------ INPUT RECORDS ------

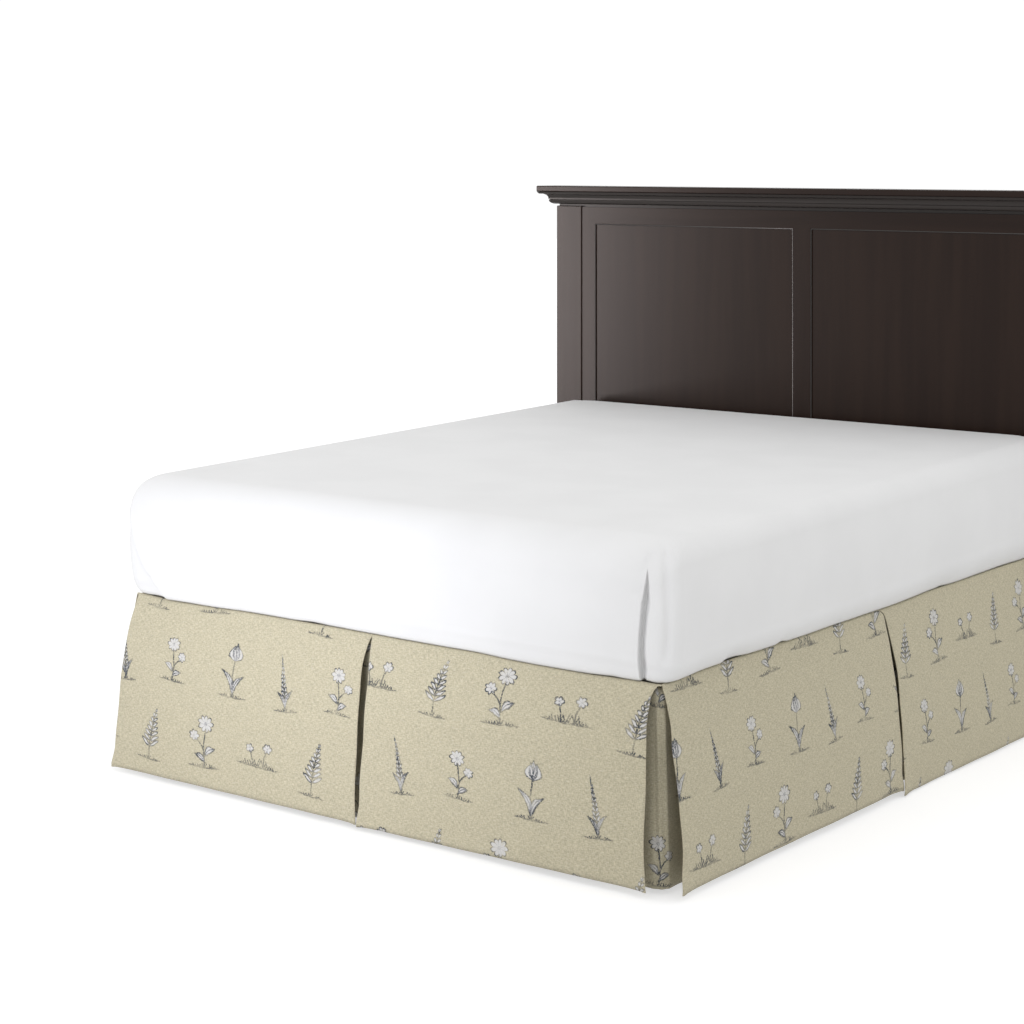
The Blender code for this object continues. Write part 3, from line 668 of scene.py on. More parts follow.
def make_panel(name, finish):
    """One outer panel of the skirt: a lip on the deck, a turn over the rim, and a flared fall."""
    side, start, end, shoulder, _, _ = PANELS[name]
    top = RIM_TOP[side]
    profiles = [fall_profile(top, RIM_TURN, 0.0, flare, shoulder, 90.0, HEM_HEIGHT + rise)
                for _, _, flare, _, rise in (start, end)]
    flat_lip = LIP_LENGTH - RIM_TURN
    lip = [(mix(-LIP_LENGTH, -RIM_TURN, share), mix(DECK_TOP, top, share ** 2), -flat_lip * (1.0 - share))
           for share in (step / LIP_ROWS for step in range(LIP_ROWS))]
    rows = LIP_ROWS + len(profiles[0]) - 1
    bm = cloth_grid(PANEL_COLUMNS, rows, lambda column, row: place_on_panel(name, profiles, lip, column, row))
    hang(f"panel_{name}", bm, finish, "printed_linen", side == "left")


UNDERLAY_PROFILE = fall_profile(ROLL_CENTER_Z + UNDERLAY_ROLL, UNDERLAY_ROLL, NEST, UNDERLAY_FLARE, 1.5, 80.0,
                                HEM_HEIGHT)
UNDERLAY_COLUMNS = 36
TURN_COLUMNS, WING_COLUMNS = 24, 14
DECK_COLUMNS, DECK_ROWS = 24, 32


def make_straight_underlay(side, finish):
    """The cloth behind the opening in the middle of one edge."""
    along_edge, out_of_edge, reach, _ = EDGES[side]

    def place(column, row):
        out, z, down = UNDERLAY_PROFILE[row]
        along = mix(-UNDERLAY_WING, UNDERLAY_WING, column / UNDERLAY_COLUMNS)
        out += 0.001 * math.sin(70.0 * along + 5.0 * z)
        point = along_edge * along + out_of_edge * (reach + out)
        point.z = z
        return point, (along, -down)

    bm = cloth_grid(UNDERLAY_COLUMNS, len(UNDERLAY_PROFILE) - 1, place)
    hang(f"underlay_{side}", bm, finish, "printed_linen_underlay", side == "left")


def make_corner_underlay(name, hand, finish):
    """The cloth bent round one foot corner, behind the opening there; hand is +1 right, -1 left."""
    center = Vector((HALF_WIDTH - PANEL_ROLL, -HALF_LENGTH + PANEL_ROLL, 0.0))

    def place(column, row):
        out, z, down = UNDERLAY_PROFILE[row]
        out += 0.0011 * math.sin(0.55 * column + 9.0 * z) * smooth(down / 0.1)
        turned = math.radians(90.0 * min(max(column - WING_COLUMNS, 0.0), TURN_COLUMNS) / TURN_COLUMNS)
        angle = turned - math.pi / 2
        point = center + Vector((math.cos(angle), math.sin(angle), 0.0)) * (PANEL_ROLL + out)
        before = max(WING_COLUMNS - column, 0.0) * UNDERLAY_WING / WING_COLUMNS
        after = max(column - WING_COLUMNS - TURN_COLUMNS, 0.0) * UNDERLAY_WING / WING_COLUMNS
        along = after - before + turned * (PANEL_ROLL + UNDERLAY_FLARE)
        return Vector((hand * (point.x - before), point.y + after, z)), (hand * along, -down)

    bm = cloth_grid(TURN_COLUMNS + 2 * WING_COLUMNS, len(UNDERLAY_PROFILE) - 1, place)
    hang(f"underlay_corner_{name}", bm, finish, "printed_linen_underlay", hand < 0)


def make_deck(finish):
    """The flat cloth between the box spring and the mattress that the panels are sewn to."""
    low, high = (corner - BED_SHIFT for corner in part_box("skirt_deck"))

    def place(column, row):
        x, y = mix(low.x, high.x, column / DECK_COLUMNS), mix(high.y, low.y, row / DECK_ROWS)
        return Vector((x, y, high.z)), (x, y)

    piece = add_piece("deck", cloth_grid(DECK_COLUMNS, DECK_ROWS, place), [finish], "deck_cloth", "skirt_deck")
    thicken(piece, CLOTH)


# ---- Mattress and sheet --------------------------------------------------------------------------

# Folds at the sheet's foot corners, as places along the foot at their heights: the two edges of the open
# slit at the right corner, and the edge and the crease of the flap at the left one
SLIT_LEFT = tenths((4300, 7390), (4450, 7285), (4540, 7178), (4680, 7082), (4900, 7042), (5420, 7036), (6035, 7100),
    (6500, 7195), (6760, 7247))
SLIT_RIGHT = tenths((4300, 7420), (4450, 7375), (4600, 7282), (5070, 7188), (5590, 7202), (6120, 7268), (6470, 7275),
    (6760, 7252))
FLAP_EDGE = tenths((4520, -6686), (4866, -6898), (5239, -7122), (5941, -7434), (6546, -7800))
FLAP_CREASE = tenths((4451, -6642), (4723, -6847), (5374, -7033), (5791, -7088), (6347, -7260))
FLAP_TOP, FLAP_GROWS = 0.668, 0.07
FLAP_STANDS, FLAP_SETTLES = 0.0085, 0.11
# The flap's fold from its edge, under it and back over: (place, share of how far the flap stands out)
FLAP_FOLD = ((0.002, 0.0), (0.008, 0.03), (0.007, 0.35), (0.0005, 0.6), (-0.0004, 0.85), (0.002, 1.0))
# The cloth folded in at the slit, in its widths: from its left edge, back under it, and out to the right
SLIT_FOLD = ((0.0, -0.08), (-0.14, -0.5), (-0.26, -1.3), (-0.02, -1.45), (0.38, -1.0), (0.85, -0.45), (1.2, -0.08))


# Levels of the skin in each part of its height, and columns along the head, the left side, the right
# side and the stretches of the foot: before the flap, between flap and slit, and after the slit
BOTTOM_LEVELS, SIDE_LEVELS, TOP_LEVELS = 9, 30, 14
FLAT_LEVELS = (0.03, 0.08, 0.16, 0.28, 0.44, 0.62, 0.8, 1.0)
HEAD_COLUMNS, LEFT_COLUMNS, RIGHT_COLUMNS = 10, 40, 64
BEFORE_FLAP, BETWEEN, AFTER_SLIT = 14, 47, 18


def skin_levels():
    """Levels up the mattress's skin, from the tucked edge under it to the middle of its top."""
    levels = [("bottom", mix(TUCK_ANGLE, 90.0, step / BOTTOM_LEVELS)) for step in range(BOTTOM_LEVELS + 1)]
    levels += [("side", step / SIDE_LEVELS) for step in range(1, SIDE_LEVELS)]
    levels += [("top", 90.0 * step / TOP_LEVELS) for step in range(TOP_LEVELS + 1)]
    return levels + [("flat", share) for share in FLAT_LEVELS]


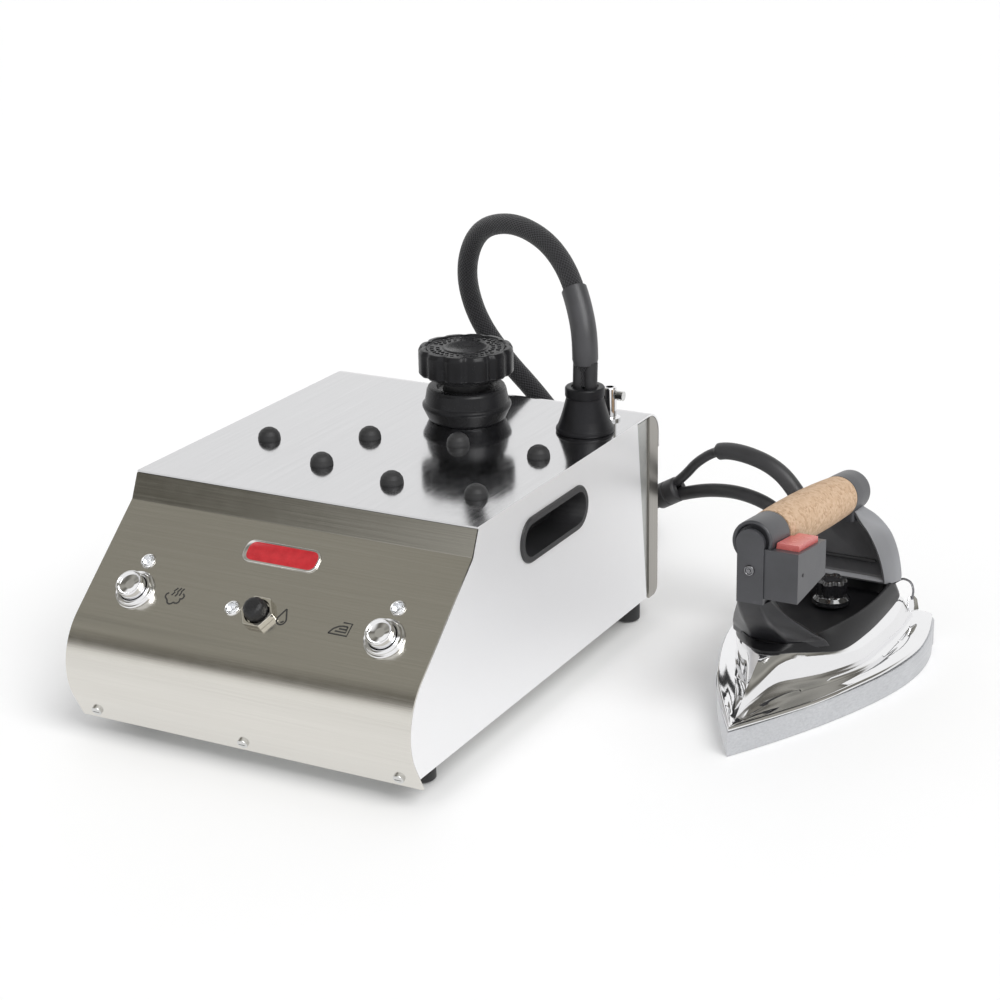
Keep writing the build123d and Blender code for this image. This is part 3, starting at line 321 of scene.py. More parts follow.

------

◆ DIRECTIVE
Using the listing above, please repeat every entry exactly.

◆ TASK SOLUTION
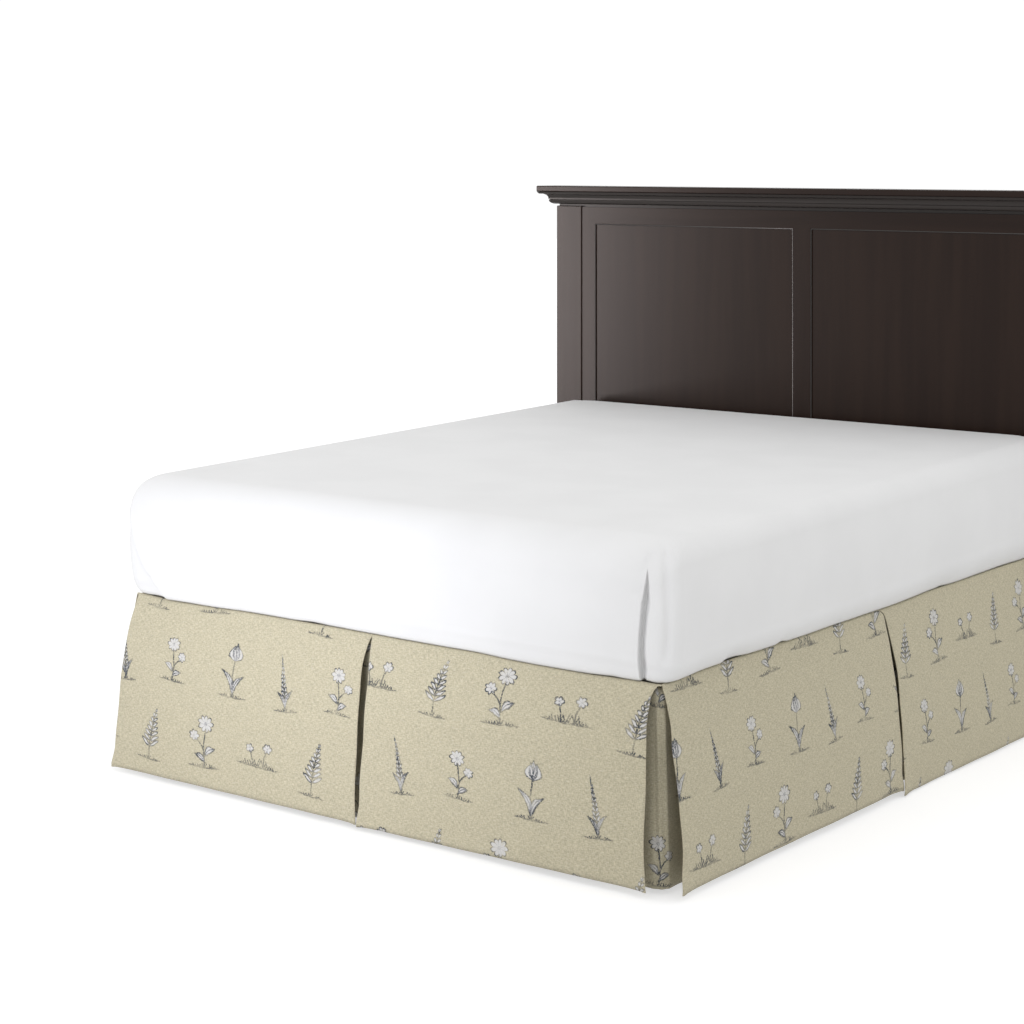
The Blender code for this object continues. Write part 3, from line 668 of scene.py on. More parts follow.
def make_panel(name, finish):
    """One outer panel of the skirt: a lip on the deck, a turn over the rim, and a flared fall."""
    side, start, end, shoulder, _, _ = PANELS[name]
    top = RIM_TOP[side]
    profiles = [fall_profile(top, RIM_TURN, 0.0, flare, shoulder, 90.0, HEM_HEIGHT + rise)
                for _, _, flare, _, rise in (start, end)]
    flat_lip = LIP_LENGTH - RIM_TURN
    lip = [(mix(-LIP_LENGTH, -RIM_TURN, share), mix(DECK_TOP, top, share ** 2), -flat_lip * (1.0 - share))
           for share in (step / LIP_ROWS for step in range(LIP_ROWS))]
    rows = LIP_ROWS + len(profiles[0]) - 1
    bm = cloth_grid(PANEL_COLUMNS, rows, lambda column, row: place_on_panel(name, profiles, lip, column, row))
    hang(f"panel_{name}", bm, finish, "printed_linen", side == "left")


UNDERLAY_PROFILE = fall_profile(ROLL_CENTER_Z + UNDERLAY_ROLL, UNDERLAY_ROLL, NEST, UNDERLAY_FLARE, 1.5, 80.0,
                                HEM_HEIGHT)
UNDERLAY_COLUMNS = 36
TURN_COLUMNS, WING_COLUMNS = 24, 14
DECK_COLUMNS, DECK_ROWS = 24, 32


def make_straight_underlay(side, finish):
    """The cloth behind the opening in the middle of one edge."""
    along_edge, out_of_edge, reach, _ = EDGES[side]

    def place(column, row):
        out, z, down = UNDERLAY_PROFILE[row]
        along = mix(-UNDERLAY_WING, UNDERLAY_WING, column / UNDERLAY_COLUMNS)
        out += 0.001 * math.sin(70.0 * along + 5.0 * z)
        point = along_edge * along + out_of_edge * (reach + out)
        point.z = z
        return point, (along, -down)

    bm = cloth_grid(UNDERLAY_COLUMNS, len(UNDERLAY_PROFILE) - 1, place)
    hang(f"underlay_{side}", bm, finish, "printed_linen_underlay", side == "left")


def make_corner_underlay(name, hand, finish):
    """The cloth bent round one foot corner, behind the opening there; hand is +1 right, -1 left."""
    center = Vector((HALF_WIDTH - PANEL_ROLL, -HALF_LENGTH + PANEL_ROLL, 0.0))

    def place(column, row):
        out, z, down = UNDERLAY_PROFILE[row]
        out += 0.0011 * math.sin(0.55 * column + 9.0 * z) * smooth(down / 0.1)
        turned = math.radians(90.0 * min(max(column - WING_COLUMNS, 0.0), TURN_COLUMNS) / TURN_COLUMNS)
        angle = turned - math.pi / 2
        point = center + Vector((math.cos(angle), math.sin(angle), 0.0)) * (PANEL_ROLL + out)
        before = max(WING_COLUMNS - column, 0.0) * UNDERLAY_WING / WING_COLUMNS
        after = max(column - WING_COLUMNS - TURN_COLUMNS, 0.0) * UNDERLAY_WING / WING_COLUMNS
        along = after - before + turned * (PANEL_ROLL + UNDERLAY_FLARE)
        return Vector((hand * (point.x - before), point.y + after, z)), (hand * along, -down)

    bm = cloth_grid(TURN_COLUMNS + 2 * WING_COLUMNS, len(UNDERLAY_PROFILE) - 1, place)
    hang(f"underlay_corner_{name}", bm, finish, "printed_linen_underlay", hand < 0)


def make_deck(finish):
    """The flat cloth between the box spring and the mattress that the panels are sewn to."""
    low, high = (corner - BED_SHIFT for corner in part_box("skirt_deck"))

    def place(column, row):
        x, y = mix(low.x, high.x, column / DECK_COLUMNS), mix(high.y, low.y, row / DECK_ROWS)
        return Vector((x, y, high.z)), (x, y)

    piece = add_piece("deck", cloth_grid(DECK_COLUMNS, DECK_ROWS, place), [finish], "deck_cloth", "skirt_deck")
    thicken(piece, CLOTH)


# ---- Mattress and sheet --------------------------------------------------------------------------

# Folds at the sheet's foot corners, as places along the foot at their heights: the two edges of the open
# slit at the right corner, and the edge and the crease of the flap at the left one
SLIT_LEFT = tenths((4300, 7390), (4450, 7285), (4540, 7178), (4680, 7082), (4900, 7042), (5420, 7036), (6035, 7100),
    (6500, 7195), (6760, 7247))
SLIT_RIGHT = tenths((4300, 7420), (4450, 7375), (4600, 7282), (5070, 7188), (5590, 7202), (6120, 7268), (6470, 7275),
    (6760, 7252))
FLAP_EDGE = tenths((4520, -6686), (4866, -6898), (5239, -7122), (5941, -7434), (6546, -7800))
FLAP_CREASE = tenths((4451, -6642), (4723, -6847), (5374, -7033), (5791, -7088), (6347, -7260))
FLAP_TOP, FLAP_GROWS = 0.668, 0.07
FLAP_STANDS, FLAP_SETTLES = 0.0085, 0.11
# The flap's fold from its edge, under it and back over: (place, share of how far the flap stands out)
FLAP_FOLD = ((0.002, 0.0), (0.008, 0.03), (0.007, 0.35), (0.0005, 0.6), (-0.0004, 0.85), (0.002, 1.0))
# The cloth folded in at the slit, in its widths: from its left edge, back under it, and out to the right
SLIT_FOLD = ((0.0, -0.08), (-0.14, -0.5), (-0.26, -1.3), (-0.02, -1.45), (0.38, -1.0), (0.85, -0.45), (1.2, -0.08))


# Levels of the skin in each part of its height, and columns along the head, the left side, the right
# side and the stretches of the foot: before the flap, between flap and slit, and after the slit
BOTTOM_LEVELS, SIDE_LEVELS, TOP_LEVELS = 9, 30, 14
FLAT_LEVELS = (0.03, 0.08, 0.16, 0.28, 0.44, 0.62, 0.8, 1.0)
HEAD_COLUMNS, LEFT_COLUMNS, RIGHT_COLUMNS = 10, 40, 64
BEFORE_FLAP, BETWEEN, AFTER_SLIT = 14, 47, 18


def skin_levels():
    """Levels up the mattress's skin, from the tucked edge under it to the middle of its top."""
    levels = [("bottom", mix(TUCK_ANGLE, 90.0, step / BOTTOM_LEVELS)) for step in range(BOTTOM_LEVELS + 1)]
    levels += [("side", step / SIDE_LEVELS) for step in range(1, SIDE_LEVELS)]
    levels += [("top", 90.0 * step / TOP_LEVELS) for step in range(TOP_LEVELS + 1)]
    return levels + [("flat", share) for share in FLAT_LEVELS]


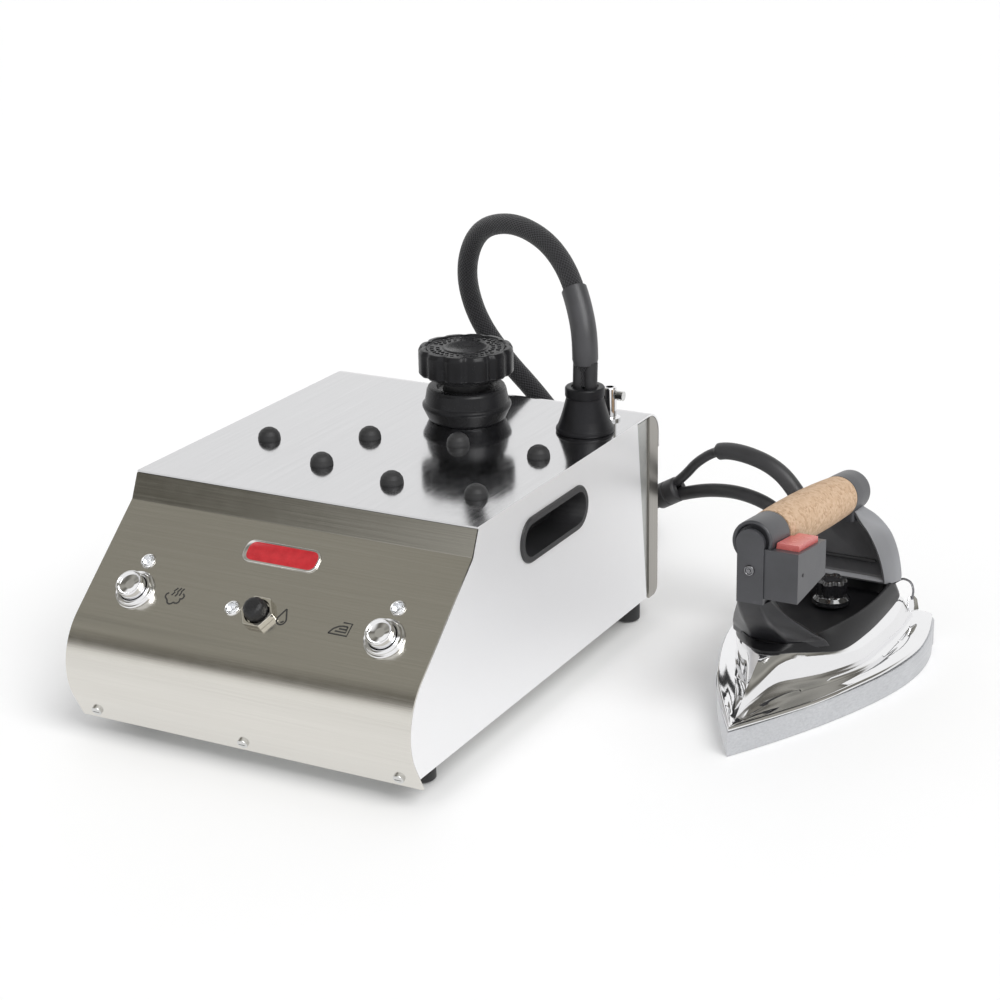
Keep writing the build123d and Blender code for this image. This is part 3, starting at line 321 of scene.py. More parts follow.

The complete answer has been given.